The honest contrarian take: Skip the combined Old Cairo tours that bundle Ben Ezra with a Nile felucca ride and Khan el-Khalili shopping in a single afternoon. These tours treat three completely unrelated experiences as a coherent narrative, and the result is that you understand none of them. Ben Ezra and the Coptic Cairo compound deserve their own morning, followed by lunch in the neighborhood and a visit to the Coptic Museum. The felucca and the bazaar are for another day entirely.
Not visiting the Babylon Fortress towers. Two Roman towers from the 1st century CE are partially preserved at the entrance to the Coptic Cairo compound and most visitors walk past them without noticing. They are the physical remnant of the fortress that gave this area its name and explains why the Romans, the Copts, the Jews, and eventually the Arab conquerors all chose this specific stretch of the Nile to build their most important institutions.
Practical Tips
Arrive when the compound opens at 9am. By 10:30am, tour groups from the Nile cruise ships begin arriving and the lanes between the churches fill with guided clusters. The synagogue specifically gets quieter than the churches even at peak hours, because fewer tour itineraries include it, but the general noise level in the compound rises substantially by mid-morning.
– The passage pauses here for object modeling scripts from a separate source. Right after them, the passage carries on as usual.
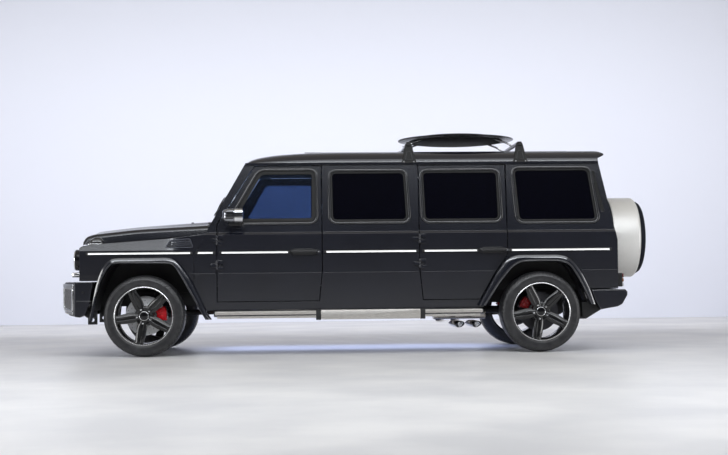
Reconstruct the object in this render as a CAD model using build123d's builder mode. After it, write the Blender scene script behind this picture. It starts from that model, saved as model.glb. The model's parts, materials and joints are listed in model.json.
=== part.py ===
# A stretched off-road suv: box body on a ladder frame, two live axles, five doors and a bonnet.
# Frame: +X forward, +Y to the vehicle's left, +Z up; the origin is on the ground below the middle.
# All sizes are millimetres.
import math
import os

from build123d import *

os.makedirs("parts", exist_ok=True)

# Overall sizes
overall_length = 5790
overall_width = 1855
wheelbase = 3770
front_overhang = 820
roof_crown_z = 1972

# Wheels and axles
tyre_radius = 384.5
tyre_width = 295
tyre_inset = 15
rim_radius = 284
rim_width = 276
bead_depth = 16
rim_wall = 18
brake_disc_radius = 187
kingpin_inset = 110
spindle_radius = 35
running_gap = 0.08

# Body side, as heights and half widths of the outer skin
sill_z = 430
door_bottom_z = 513
crease_z = 777
belt_z = 1147
shoulder_z = 1166
gutter_z = 1821
flare_reach = 101.5
crease_swell = 10
belt_swell = 16
shoulder_swell = 1
roof_tuck = 69
wall_low = 85
wall_high = 42
skin_leaf = 20
door_gap = 8

# Lengths along the side, measured back from the front axle or from the rear axle
front_door_from_axle = 690
front_door_length = 992
rear_door_length = 838
rear_door_end_before_axle = 312
wing_front_ahead_of_axle = 610
body_end_behind_axle = 758
window_low_z = 1262
window_high_z = 1748
window_corner = 55
glass_thickness = 6
glass_recess = 14
glass_gap = 0.5
handle_z = 978
handle_half_height = 15
handle_half_length = 120
handle_stand_off = 34
front_handle_from_edge = 172
rear_handle_from_edge = 142

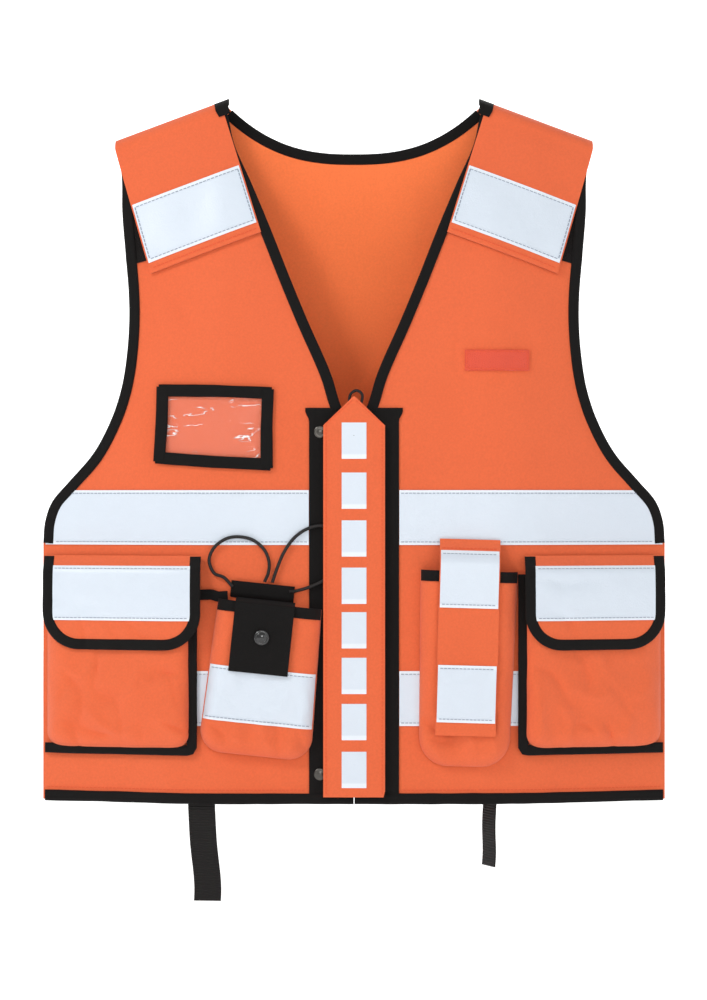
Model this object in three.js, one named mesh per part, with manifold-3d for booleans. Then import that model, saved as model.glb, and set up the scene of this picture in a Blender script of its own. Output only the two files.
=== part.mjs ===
// Blaze orange field vest, hanging from its shoulders. Millimetres, +Z up, the front faces -Y.
// The origin is midway between the two shoulder peaks. The wearer's left is +X.
import * as THREE from 'three';
import { mergeVertices } from 'three/addons/utils/BufferGeometryUtils.js';
import Module from 'manifold-3d';

const wasm = await Module();
wasm.setup();
const { lerp, smoothstep, degToRad } = THREE.MathUtils;

// ---------- driving dimensions ----------

const halfChest = 286;        // from the centre line to the side seam
const vestLength = 641;       // from the shoulder peaks to the hem
const frontDepth = 38;        // how far the front stands off the middle plane
const backDepth = 30;
const foldRadius = 8;         // how softly the flat middle turns into the slanted sides
const sideSpan = 141;         // width of the slanted stretch beside each side seam
const shoulderDrop = 170;     // height over which the vest fills out below the shoulders
const shoulderShare = 0.22;   // share of the depth that is left at the shoulder line

const clothThickness = 1.2;
const tapeThickness = 0.6;
const bindingThickness = 1.2;
const bindingWidth = 10;
const layerGap = 0.5;         // air between two draped layers
const pieceGap = 0.3;         // air between two flat pieces that touch

const neckHalf = 118;         // shoulder peak, the inner end of the shoulder line
const shoulderHalf = 218;     // outer end of the shoulder line
const shoulderFall = 37;
const backNeckDrop = 45;
const vFoot = 279;            // where the neck binding ends at the zip
const yokeInner = 124.5;      // the yoke's lower edge, at the neck and at the armhole
const yokeOuter = 155;
const seamGap = 1;

const zipHalf = 3.4;          // from the centre line to the edge of each front
const placketEdge = 41;
const placketTop = 283;
const placketThickness = 0.8;
const tapeHeight = 50;
const chestTapeTop = 356;
const waistTapeTop = 521;

const flapTopRun = 4;         // how far the shoulder flap's front starts below the fold
const flapLength = 116;
const flapFold = 3;           // height of the fold over the shoulder
const foldHalf = 6;           // half the distance between the back and the front of the fold
const patchTop = 0.52;        // the reflective patch, as shares of the flap's length
const patchBottom = 0.93;

const bandHalf = 28;
const bandTop = 270;
const bandShoulder = 297;
const bandThickness = 1.6;
const bandClearance = 0.3;    // from the band to what lies or slides under it
const sliderTop = 300;
const sliderHeight = 13;
const sliderHalf = 4.5;
const sliderThickness = 2.3;
const pullCordRadius = 1.3;
const studRadius = 5.5;
const studThickness = 1.2;
const studInset = { upper: 6, lower: 16 };   // from the band's shoulder and from its bottom

const patchCentre = 130.5;    // the name patch: its place, half its width and its height
const patchDrop = 237.5;
const patchHalf = 29.5;
const patchHeight = 19;
const patchThickness = 1.1;

const wallThickness = 1.2;
const backWall = 0.8;
const cargoCavity = 10;
const cargoBottom = 592;
const cargoOuter = 283;
const cargoCorner = 14;
const cargoInner = { left: 156.5, right: 150 };
const cargoFlapTop = 414;
const cargoFlapBottom = 501;
const cargoFlapCorner = 26;
const cargoFlapOuter = 285;
const cargoFlapInner = { left: 156.5, right: 140.5 };
const flapThickness = 1.6;

const chestPocketCavity = 12;
const pocketBinding = 10;
const radioTilt = degToRad(6);
const radioPlace = { x: -76.6, z: -460 };
const radioSize = { top: 95, bottom: 104, height: 139, corner: 22 };
const tabWidth = 54;
const tabLength = 67;
const tabBaseHeight = 14.5;
const tabBaseThickness = 4.4;
const tabStudRadius = 7.2;
const tabStudHeight = 3;
const torchTilt = degToRad(1.6);
const torchPlace = { x: 105, z: -430 };
const torchSize = { top: 89, bottom: 82, height: 178, corner: 26 };
const torchFlapRise = 31;
const torchFlapWidth = 55;
const torchFlapLength = 180;

const cordRadius = 1.5;
const cordSides = 8;
const webbingWidth = 25;
const webbingThickness = 1.6;
const tailSewn = 50;          // length of a webbing tail behind the front, above the hem
const tailLength = { left: 109, right: 140 };

// ---------- colours ----------

const orangeCloth = { color: 0xf0693f, roughness: 0.9, metalness: 0 };
const innerOrange = { color: 0xef7a47, roughness: 0.9, metalness: 0 };
const patchOrange = { color: 0xe85a3c, roughness: 0.95, metalness: 0 };
const blackCloth = { color: 0x1c1513, roughness: 0.85, metalness: 0 };
const reflective = { color: 0xe1e8f0, roughness: 0.45, metalness: 0 };
const blackPlastic = { color: 0x151313, roughness: 0.3, metalness: 0 };
const clearVinyl = { color: 0xd9dde0, roughness: 0.1, metalness: 0 };
const studMetal = { color: 0x6a6663, roughness: 0.3, metalness: 1 };

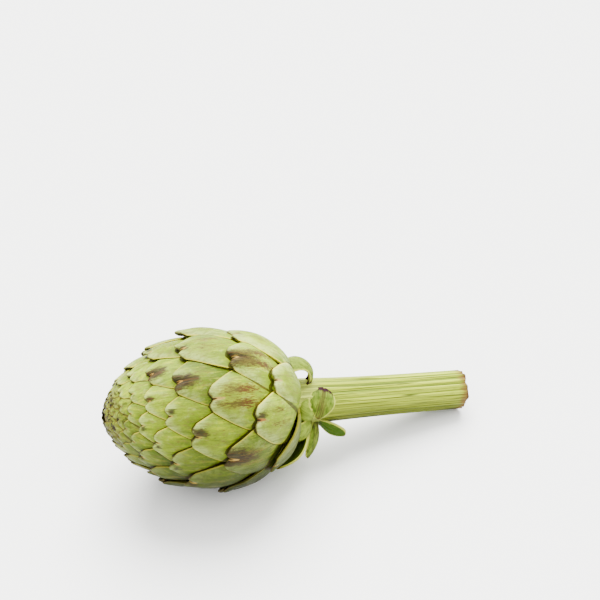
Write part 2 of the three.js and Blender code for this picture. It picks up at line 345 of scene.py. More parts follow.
def blank(columns, rows):
    """A flat bract blank: a grid from margin to margin and from tip to root."""
    bpy.ops.object.select_all(action="DESELECT")
    bpy.ops.mesh.primitive_grid_add(x_subdivisions=columns, y_subdivisions=rows, size=2)
    bpy.ops.object.mode_set(mode="EDIT")
    bpy.ops.mesh.flip_normals()
    bpy.ops.object.mode_set(mode="OBJECT")
    return bpy.context.object


def copy_of(sheet):
    """A copy of a blank, and each corner's share across (-1 to 1) and along (0 at the tip)."""
    copy = sheet.copy()
    copy.data = sheet.data.copy()
    bpy.context.collection.objects.link(copy)
    corners = corners_of(copy)
    return copy, corners[:, 0], (corners[:, 1] + 1) / 2


def stamp(sheet, name, *values):
    """Keep one value, or three, at each corner for the colours."""
    three = len(values) == 3
    layer = sheet.data.attributes.new(name, "FLOAT_VECTOR" if three else "FLOAT", "POINT")
    count = len(sheet.data.vertices)
    columns = [np.broadcast_to(np.asarray(v, dtype=np.float32), count) for v in values]
    layer.data.foreach_set("vector" if three else "value", np.stack(columns, axis=1).ravel())


def tip_edge(place, size, u):
    """How far the notched tip edge lies behind the foremost point, u across the bract."""
    uneven = SHOULDER_UNEVEN * np.random.default_rng(SHOULDER_SEED + place).uniform(-1, 1)
    dip = np.maximum(0, 1 - np.abs(u) / NOTCH_HALF_WIDTH) ** NOTCH_POINTED
    shoulder = SHOULDER_DROP * np.abs(u) ** SHOULDER_POWER * (1 + uneven * np.sign(u))
    return NOTCH_DEPTH * size * (dip + shoulder)


def half_width(size, tip, d):
    """Half a bract's width at d behind its tip: it widens, stays wide, and narrows to the neck."""
    straight = TIP_HALF_WIDTH + SPREAD * np.maximum(d, 0) / size
    rounded = straight**WIDENING_ROUNDED + BRACT_HALF_WIDTH**WIDENING_ROUNDED
    below = np.clip((tip + d - WIDEST_ALONG) / (SKIN_LENGTH - WIDEST_ALONG), 0, 1)
    return size**WIDTH_BY_SIZE * rounded ** (1 / WIDENING_ROUNDED) * (1 - NARROWING * below**2)


def girth(along):
    """The head's radius at a place along its skin, but never less than a bract can bend round."""
    return np.maximum(np.interp(along, skin_along, skin_radius), LEAST_GIRTH)


def cut_out(place, u, t):
    """Where points at u across and t along a bract lie: behind its tip, across it and round the
    head."""
    azimuth, notch, size, showing = bract_at(place)
    tip = notch - NOTCH_DEPTH * size
    length = min(LENGTH_BY_SHOWING * showing + LENGTH_MORE, SKIN_LENGTH - tip)
    edge = tip_edge(place, size, u)
    d = edge + (length - edge) * t**ROWS_CROWDED
    half = half_width(size, tip, d)
    return edge, d, half, tip + d, azimuth - u * half / girth(tip + d)


# The rim of each bract, as points up one margin, across the tip and down the other margin.
SIDE_POINTS = 24
TIP_POINTS = 41
RIM_ENDS = (0.75, 0.03)
margin = np.ones(SIDE_POINTS)
rim_u = np.concatenate([-margin, np.linspace(-1, 1, TIP_POINTS), margin])
up_it, down_it = (np.linspace(*ends, SIDE_POINTS) for ends in (RIM_ENDS, RIM_ENDS[::-1]))
rim_t = np.concatenate([up_it, np.zeros(TIP_POINTS), down_it])
rims = {q: cut_out(q, rim_u, rim_t)[3:] for q in range(INNERMOST - CROWN_BRACTS, OUTERMOST + 1)}
COVERED_UP_TO = 35
FAR_OFF = 99.0


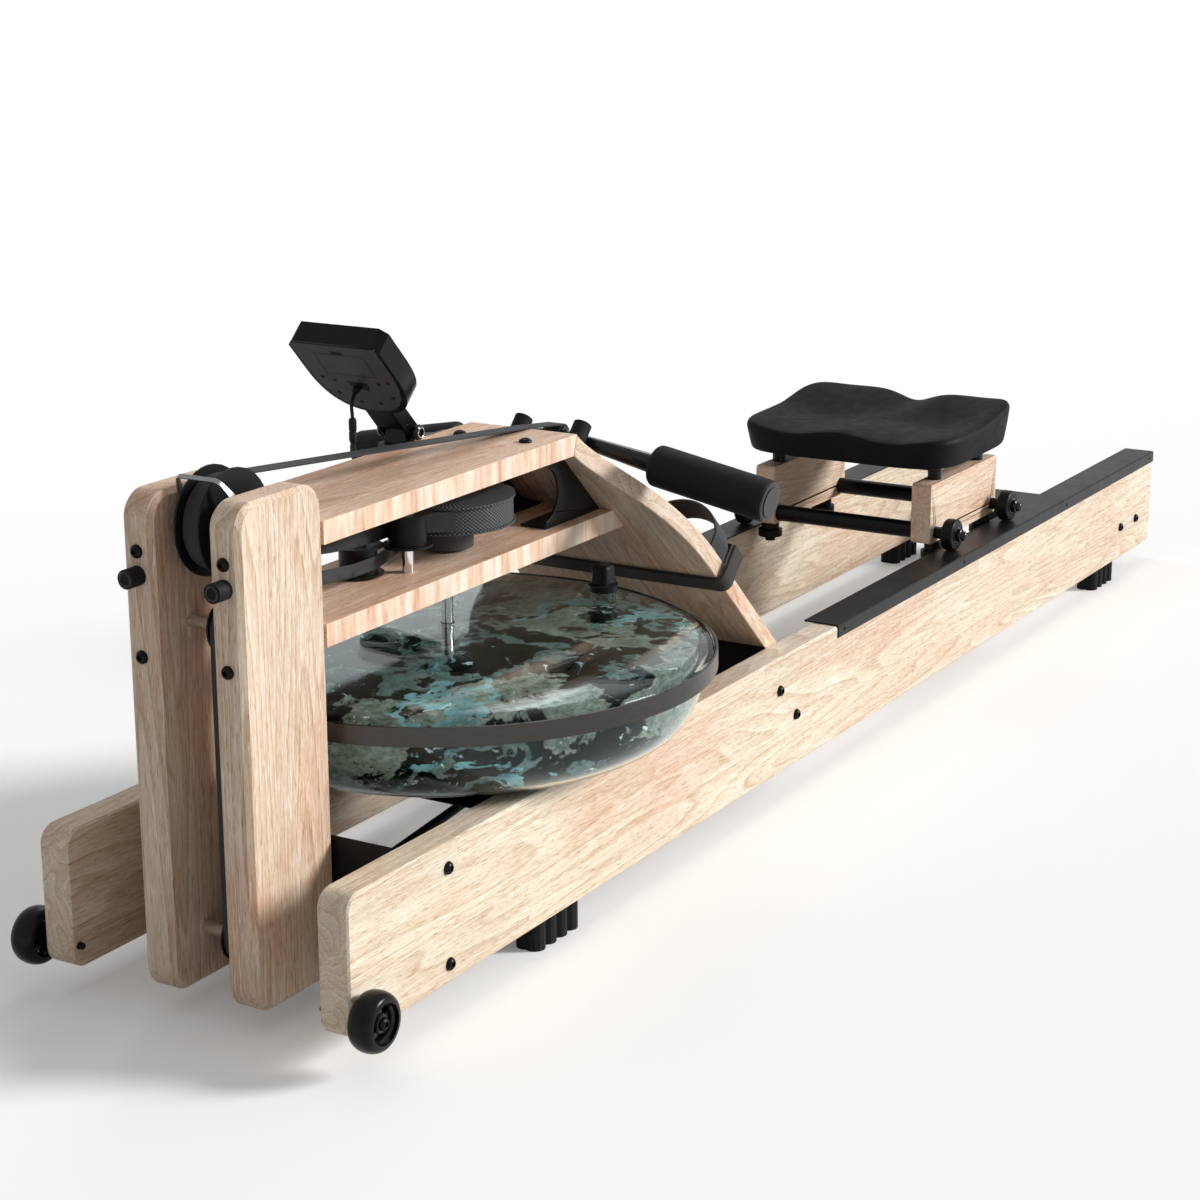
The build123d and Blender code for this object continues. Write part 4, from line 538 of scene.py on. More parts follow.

Dress modestly. The compound includes active religious sites, and while the synagogue itself has no current congregation, the churches do, and you will be walking through shared space. Covered shoulders and knees are both respectful and practical given the pace of moving between sites.
Bring water. The compound has no café or refreshment point inside. There are small shops on the street immediately outside the metro station.
The compound is wheelchair-accessible at the entrance level, but the interior of the synagogue has some steps and the women's gallery is not accessible without stairs.
If you want to understand the geniza fragments without traveling to Cambridge, the Princeton Geniza Lab has digitized a significant portion of the collection and made it available online. Looking at the actual documents before your visit changes how you see the building.